Lastly, I tried denoising images with different noise values (i.e. not just 0.5) using my UNet, with varying results, also shown below.
After successfully training a single-step denoising model, I proceeded to train a time-conditioned model to be able to produce sample MNIST digits from completely random noise.
I accomplished this by adding two FCBlock network layers to the model, each of which takes in t as a parameter. I also modified the training of the algorithm to predict the noise added instead of the original image.
After this, I ran a similar algorithm to my algorithm from part A1.4 with the pre-trained UNet, generating random MNIST digits.

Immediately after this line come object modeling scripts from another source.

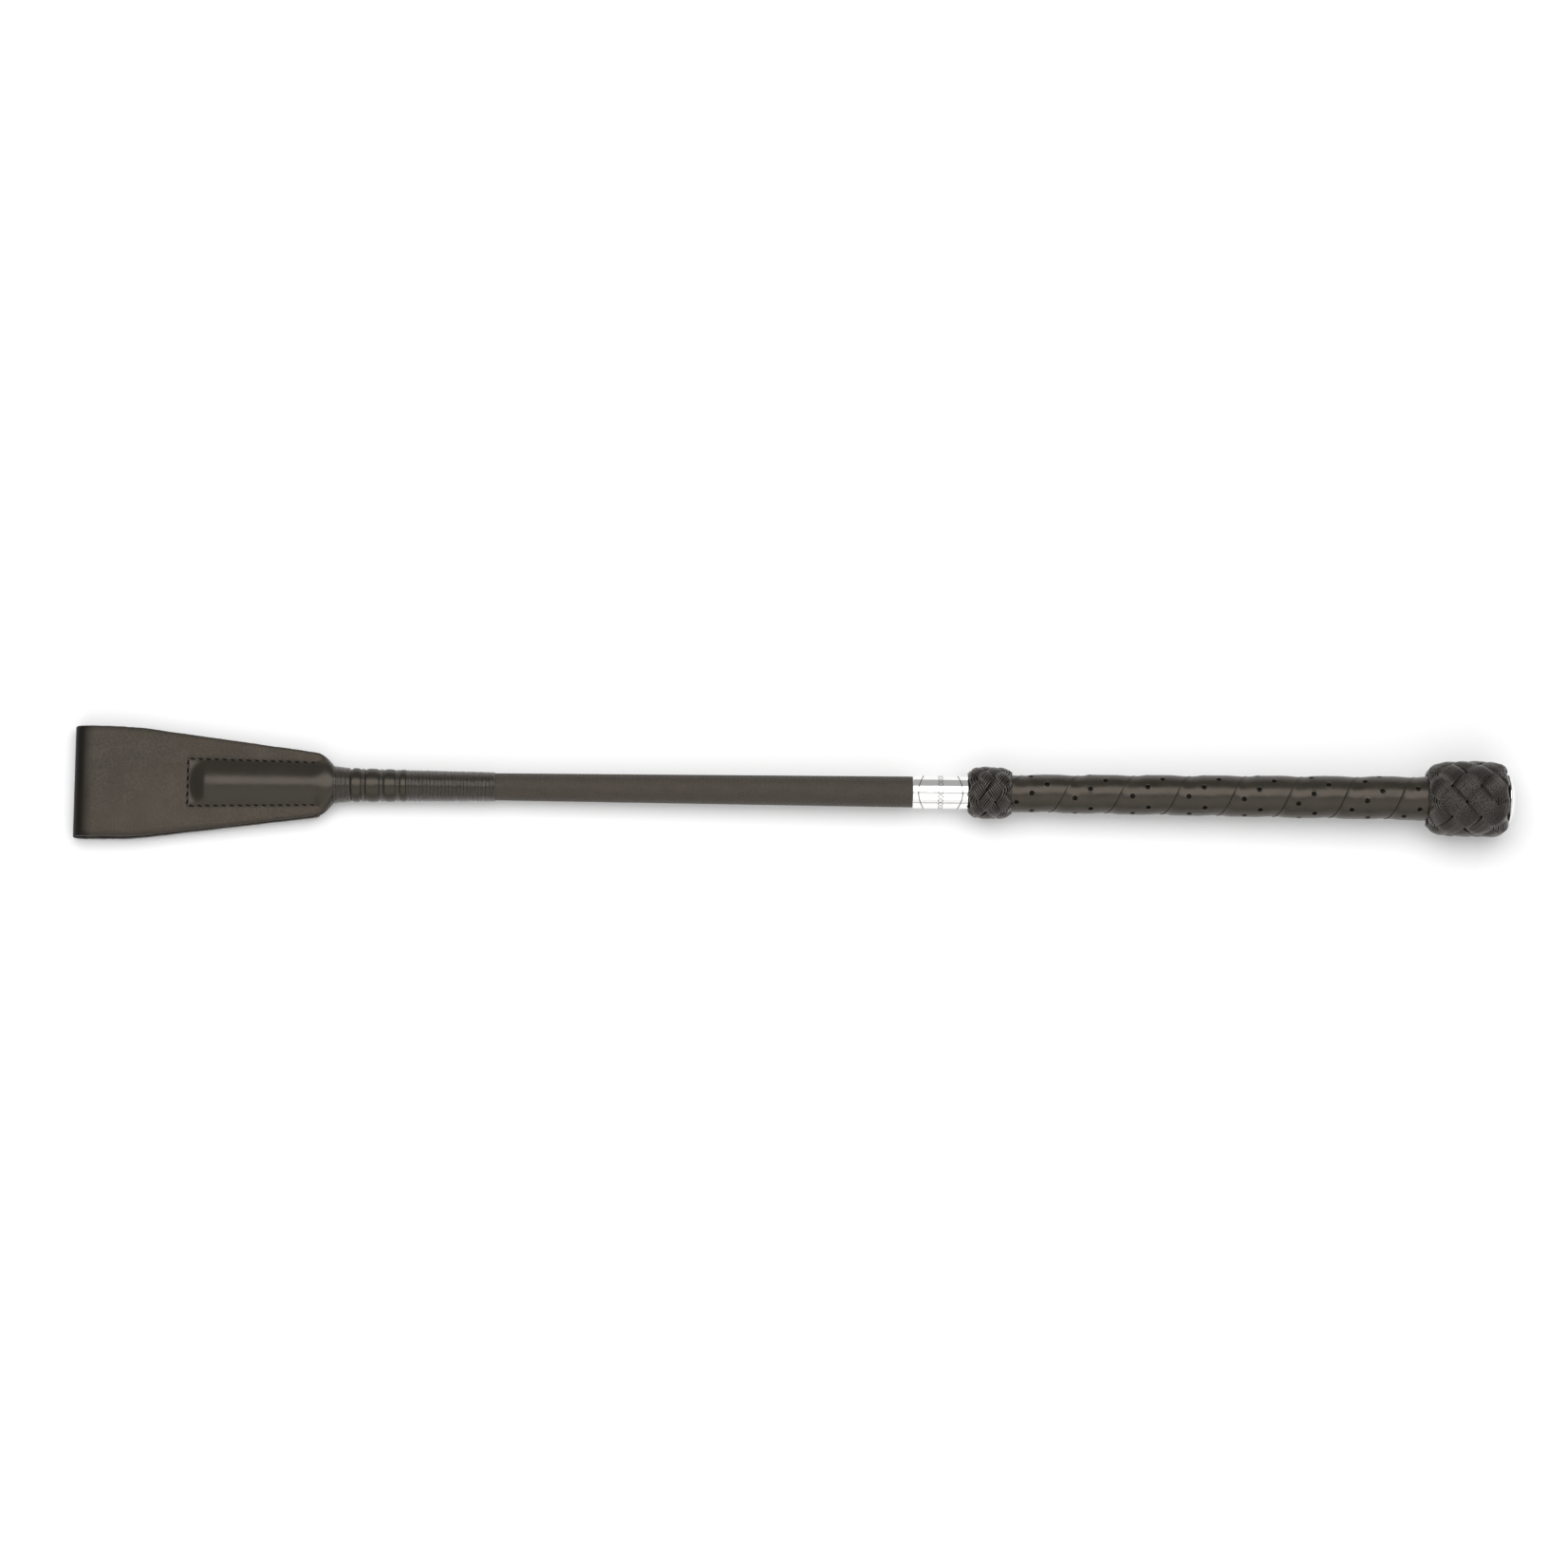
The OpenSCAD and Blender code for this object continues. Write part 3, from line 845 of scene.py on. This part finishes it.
cordage = Finish(
    "waxed_round_cord", (0.01, 0.009, 0.008), 0.22, Specular_IOR_Level=0.6, Specular_Tint=warm,
    Coat_Weight=0.5, Coat_Roughness=0.08,
)
dust = cordage.noise(2.2, 3)
wax = cordage.noise(0.7, 2)
cordage.set(
    cordage.shader, "Base Color",
    cordage.blend(dust, (0.004, 0.0036, 0.0032), (0.014, 0.0125, 0.0105)),
)
cordage.set(cordage.shader, "Roughness", cordage.range(wax, 0.35, 0.65, 0.16, 0.34))
cordage.bumps((wax, 0.05))

gap_shade = Finish("knot_ground", (0.006, 0.005, 0.004), 0.8, Specular_IOR_Level=0.2)
weft = gap_shade.noise(0.4, 2)
gap_shade.bumps((weft, 0.1))

small_line = [
    (front_knot_x0 + 1.6 * mm, 7.0 * mm), (front_knot_x0 + 0.65 * mm, 7.7 * mm),
    (front_knot_x0 + 0.9 * mm, 8.6 * mm), (front_knot_x0 + 3.2 * mm, 9.6 * mm),
    (front_knot_x0 + 8 * mm, 9.95 * mm), (front_knot_x1 - 6 * mm, 9.9 * mm),
    (front_knot_x1 - 2.4 * mm, 9.2 * mm), (front_knot_x1 - 0.7 * mm, 8.3 * mm),
    (front_knot_x1 - 0.8 * mm, 7.6 * mm), (front_knot_x1 - 1.8 * mm, 7.0 * mm),
]
small_knot = turks_head(
    small_line, centre_x=20.6 * mm, column=3.25 * mm, leads=5, bights=6, cords=6,
    cord_r=0.46 * mm, relief=0.62 * mm, phase=math.radians(-30), ragged=0.5 * mm, seed=3,
)
completed(small_knot, "front_woven_knot", "crop", "knot_cord", cordage.material, "front_knot")

big_line = [
    (butt_x0 + 2.6 * mm, 9.2 * mm), (butt_x0 + 0.9 * mm, 10 * mm),
    (butt_x0 + 0.7 * mm, 11.2 * mm), (butt_x0 + 2.7 * mm, 13.2 * mm),
    (butt_x0 + 7 * mm, 14.5 * mm), (butt_x0 + 14 * mm, 14.95 * mm),
    (butt_x0 + 22 * mm, 14.95 * mm), (butt_x1 - 5.5 * mm, 14.7 * mm),
    (butt_x1 - 2.2 * mm, 13.7 * mm), (butt_x1 - 0.8 * mm, 12 * mm),
    (butt_x1 - 0.55 * mm, 10.4 * mm), (butt_x1 - 1.1 * mm, 9 * mm),
]
big_knot = turks_head(
    big_line, centre_x=(butt_x0 + butt_x1) / 2 - 1.7 * mm, column=5.35 * mm, leads=6, bights=7, cords=10,
    cord_r=0.41 * mm, relief=0.6 * mm, phase=math.radians(-12.2), ragged=0.4 * mm, seed=8,
)
completed(big_knot, "butt_woven_knot", "crop", "knot_cord", cordage.material, "butt_knot")

for name, line, drop, inner_r, last_x in (
    ("front_knot_ground", small_line, 0.9 * mm, 5 * mm, front_knot_x0),
    ("butt_knot_ground", big_line, 0.9 * mm, 1.5 * mm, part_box("end_cap")[0].x + 0.1 * mm),
):
    even, length = meridian(line, 40)
    outer_line = [(x, r - drop) for x, r in even]
    end_x = max(outer_line[-1][0], last_x)
    under = [(end_x, outer_line[-1][1]), (end_x, inner_r), (outer_line[0][0], inner_r)]
    ground = turned(outer_line + under, 72)
    completed(ground, name, "crop", "knot_cord", gap_shade.material, angle=40)


# --- Grip -------------------------------------------------------------------------------
# A strip of smooth black leather, punched with three staggered rows of 2 mm holes, wound
# in a left-handed spiral over the padding. Each turn overlaps the last one's edge.

grip_x0, grip_x1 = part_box("grip_wrap")[0].x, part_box("grip_wrap")[1].x
grip_r0, grip_r1 = 7.6 * mm, 8.95 * mm
pitch = 23.3 * mm
hole_pitch, row_pitch = 14.17 * mm, 4.1 * mm
cell_a, cell_b = hole_pitch / 18, row_pitch / 6
start_x = -12.24 * mm


def grip_r(x):
    t = (x - front_knot_x1) / (butt_x0 - front_knot_x1)
    return grip_r0 + (grip_r1 - grip_r0) * max(0.0, t) ** 0.9


def wrap_lift(share):
    """Height of the strip's face across its width: a lip on the lap, then a soft crown."""
    lip = 0.22 * math.exp(-((share / 0.03) ** 2))
    crown = 0.5 * smoothed(share / 0.3) * (1 - smoothed((share - 0.62) / 0.4))
    tuck = -1.2 * smoothed((share - 1.0) / 0.06)
    return (lip + crown + tuck - 0.25) * mm


def climb(turn):
    """Radius under the strip's middle after a turn, and the strip's slope to the hoop there."""
    r = grip_r(start_x + pitch * turn / (2 * pi) + pitch / 2)
    return r, math.atan(pitch / (2 * pi * r))


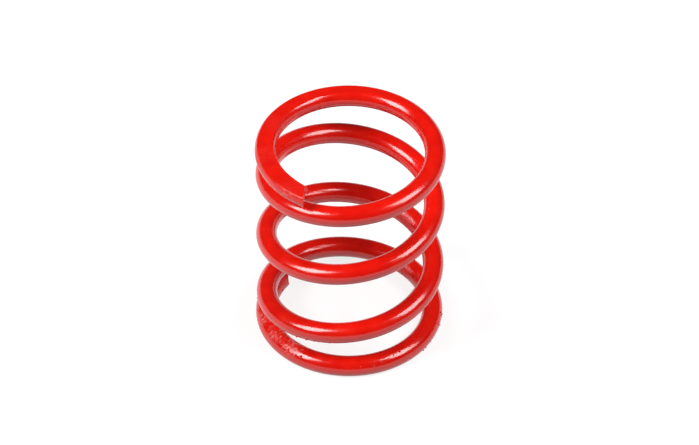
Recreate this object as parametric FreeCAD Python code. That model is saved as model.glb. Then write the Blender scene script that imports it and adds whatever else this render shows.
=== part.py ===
"""Servo saver spring: one compression spring, wound right-handed from round wire, with closed ends.

The spring stands on its lower ground face. Z is its axis, and the origin is on that axis, in the plane of
the lower face. All lengths are in millimetres, and turns are counted from the lower end of the wire.
"""

import FreeCAD
import Part

import math
import os

V = FreeCAD.Vector
UP = V(0, 0, 1)
FULL_TURN = 2 * math.pi

# Driving dimensions
WIRE_DIAMETER = 1.8
OUTSIDE_DIAMETER = 16.2
FREE_LENGTH = 19.75
TOTAL_TURNS = 4.285

# The closed ends: the rise in a turn while the coil is closed, the turns in which it then opens to the
# working pitch, and the gap left between the end of the wire and the turn that it closes down on
CLOSING_PITCH = 0.63
OPENING_TURNS = 0.9
CLOSING_GAP = 0.04

# The ends of the wire: how far they have sprung outwards, and over how many turns, and what the grinding
# takes off their height
END_SPREAD = 0.24
SPREAD_TURNS = 0.28
GRINDING_DEPTH = 0.4

# Their sheared faces: the angle, in degrees, that leaves the wire's outer side longer, the least that the
# shears take off the wire, and the rounding of the faces' edges
SHEAR_ANGLE = 27.0
SHEAR_MARGIN = 0.05
END_ROUNDING = 0.1

# Where the lower end of the wire lies, in degrees counterclockwise from +X
LOWER_END_ANGLE = 139.3

# Fineness of the helix: the stretches and points of its curve in a turn, and the halvings in its solution
STRETCHES_PER_TURN = 4
POINTS_PER_STRETCH = 6
HALVINGS = 40

PART_NAME = "coil_spring"

# Derived sizes
WIRE_RADIUS = WIRE_DIAMETER / 2
COIL_RADIUS = (OUTSIDE_DIAMETER - WIRE_DIAMETER) / 2
END_HEIGHT = WIRE_RADIUS - GRINDING_DEPTH
WHOLE_RISE = FREE_LENGTH - 2 * END_HEIGHT


def opening(from_end, closed):
    """How far the coil has opened at some turns from an end, where it stays closed for the first of them."""
    t = min(max((from_end - closed) / OPENING_TURNS, 0), 1)
    return t * t * (3 - 2 * t)


def opening_sum(from_end, closed):
    """The opening, summed over the turns from an end."""
    t = min(max((from_end - closed) / OPENING_TURNS, 0), 1)
    return OPENING_TURNS * (t ** 3 - t ** 4 / 2) + max(from_end - closed - OPENING_TURNS, 0)


def working_share(turn, closed):
    """The sum of both ends' openings up to a turn: the share of those turns that is at the working pitch."""
    left = TOTAL_TURNS - turn
    return opening_sum(turn, closed) + opening_sum(TOTAL_TURNS, closed) - opening_sum(left, closed) - turn


def pitch_growth(closed):
    """What the working pitch has over the closing pitch, so that the wire rises to its upper end."""
    return (WHOLE_RISE - CLOSING_PITCH * TOTAL_TURNS) / working_share(TOTAL_TURNS, closed)


def rise(turn, closed):
    """The height of a turn over the lower end of the wire."""
    return CLOSING_PITCH * turn + pitch_growth(closed) * working_share(turn, closed)


def closed_turns():
    """The turns at each end that stay closed, so that its wire lies on the next turn but for the gap."""
    low, high = 0.0, 1.0
    for _ in range(HALVINGS):
        closed = (low + high) / 2
        if rise(1, closed) > WIRE_DIAMETER + CLOSING_GAP:
            low = closed
        else:
            high = closed
    return low


CLOSED_TURNS = closed_turns()


def sprung(from_end):
    """How far into its sprung stretch the wire is, at some turns from an end: from 1 at the end down to 0."""
    return max(1 - from_end / SPREAD_TURNS, 0)


def winding_radius(turn):
    """The radius of the coil, to the middle of the wire, at a turn."""
    return COIL_RADIUS + END_SPREAD * (sprung(turn) ** 2 + sprung(TOTAL_TURNS - turn) ** 2)


def radius_growth(turn):
    """How fast that radius grows at a turn, for each turn."""
    return 2 * END_SPREAD / SPREAD_TURNS * (sprung(TOTAL_TURNS - turn) - sprung(turn))


def outward(turn):
    """The way from the coil's axis to the wire at a turn."""
    angle = math.radians(LOWER_END_ANGLE) + FULL_TURN * turn
    return V(math.cos(angle), math.sin(angle), 0)


def wire_centre(turn):
    """The centre of the wire at a turn."""
    return outward(turn) * winding_radius(turn) + UP * (END_HEIGHT + rise(turn, CLOSED_TURNS))


def wire_direction(turn):
    """The way that the wire runs at a turn: how its centre moves for each radian."""
    both_openings = opening(turn, CLOSED_TURNS) + opening(TOTAL_TURNS - turn, CLOSED_TURNS)
    pitch = CLOSING_PITCH + pitch_growth(CLOSED_TURNS) * (both_openings - 1)
    onward = UP.cross(outward(turn))
    moved_out_and_up = (outward(turn) * radius_growth(turn) + UP * pitch) / FULL_TURN
    return onward * winding_radius(turn) + moved_out_and_up


def centre_stretch(start, end):
    """The curve through the middle of the wire from one turn to another."""
    turns = [start + (end - start) * i / POINTS_PER_STRETCH for i in range(POINTS_PER_STRETCH + 1)]
    curve = Part.BSplineCurve()
    curve.interpolate(
        Points=[wire_centre(turn) for turn in turns],
        Parameters=[FULL_TURN * turn for turn in turns],
        InitialTangent=wire_direction(start),
        FinalTangent=wire_direction(end),
        Scale=False,
    )
    return curve.toShape()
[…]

Although the loss curve jumped around a bit, the actual image results, shown below for epochs 5 and 20, were promising.
Finally, I added class condition to the model from earlier, in order to generate random samples of specific digits. I did this by adding an additional parameter, c, to the forward function - a one-hot encoding of the digit to generate a sample of. I conditioned the model based on this parameter by multiplying two of the intermediate values by this c parameter, in the same place where I add the FCBlock applied to t.
This once again produced a somewhat funky loss curve, but the results looked good for every digit - shown below for epochs 5 and 30.
Overall this was a very interesting project and I had a lot of fun both playing around with pre-trained diffusion models, and training my own diffusion models. The biggest thing I learned from this project was to try running a sample multiple times if the first time didn't quite look right; especially, for parts A1.8 and A1.9 where the model was not specifically trained for the task at hand.